As sucessivas declarações presidenciais têm muitas vezes efeitos perversos. São feitas amiúde depois de eventos para os quais é convidado para mediatizar. O problema é que acabam ignorados pela turba mediática à caça do “sound bitaite” do dia. Alguém se lembra do que disse Marcelo sobre Agustina?
3. Não há semana sem que aconteça uma qualquer bizarria na Câmara de Lisboa. Os lisboetas, sejam alfacinhas de gema ou residentes, sabem bem que a cidade não está fácil para se viver e circular. Ao contrário do Porto, Lisboa é uma cidade aberta. Desde há um ano, dia por dia, tem um presidente, Carlos Moedas, de Beja (o seu antecessor era do Porto), um vice-presidente vindo de Oeiras e uma influente vereadora do urbanismo que migrou de Cascais, respetivamente Ângelo Pereira e Filipa Roseta.
É grave? Possivelmente, não. Mas será que é razoável? Uma equipa de vereadores não deveria ter uma larga tarimba da capital e um conhecimento profundo dos seus hábitos e locais? O olhar de autarca não se pode confundir com o de ministro da nação. Um ano depois da vitória de Moedas, o balanço é poucochinho. Valem certas juntas de freguesia genuinamente lisboetas, apesar dos seus escassos meios e poderes. A última praga são as centenas de esplanadas que ocupam lugares pagos à EMEL por residentes. Trafulhice!
4. Muitos dos nossos ditirâmbicos eventos são apresentados como êxitos privados, embora sem subvenções públicas nada fossem. Para já não falar da Web Summit (6 milhões camarários este ano), veja-se a Portugal Fashion, no Porto. O “happening” deste ano seria o último se o Estado (de alcunha o Paganini) não garantisse cerca de um milhão de euros para 2022. A cada notícia sobre o evento correspondia a aterradora perspetiva do desaparecimento do evento planetário.

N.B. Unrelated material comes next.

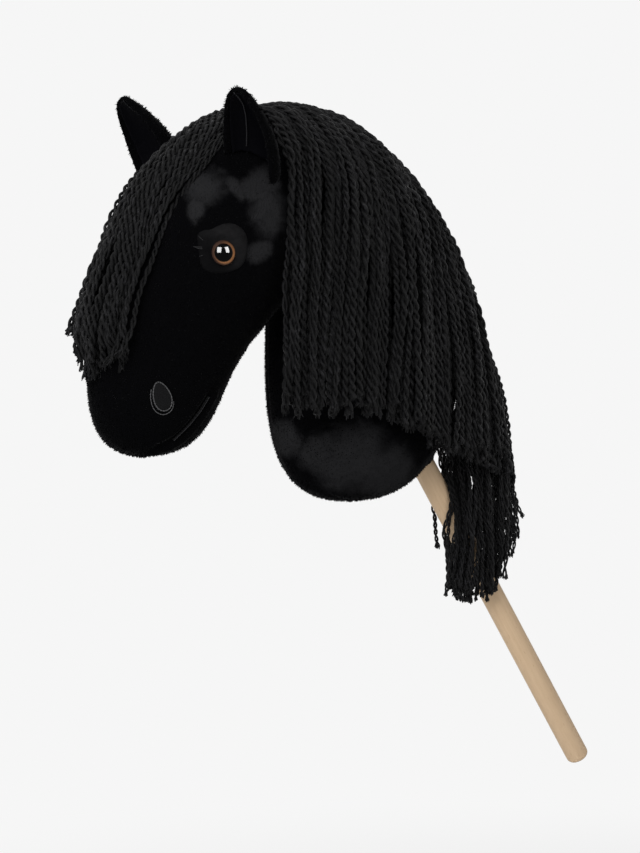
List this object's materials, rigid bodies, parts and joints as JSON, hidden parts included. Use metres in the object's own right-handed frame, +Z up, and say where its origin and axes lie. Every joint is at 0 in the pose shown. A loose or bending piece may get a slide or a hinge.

Acrescentava-se a informação de que o Ministério da Economia não dava acordo de si. Em cima da hora, Costa Silva deu sinal de vida. Marcou reunião. Suspirou-se de alívio! Para o ano há mais “Fashion”, mais “Summit” e mais uma data de coisas que sem o Estado não se aguentam de pé. Para quando uma contabilidade objetiva de cada evento patrocinado pelo povinho?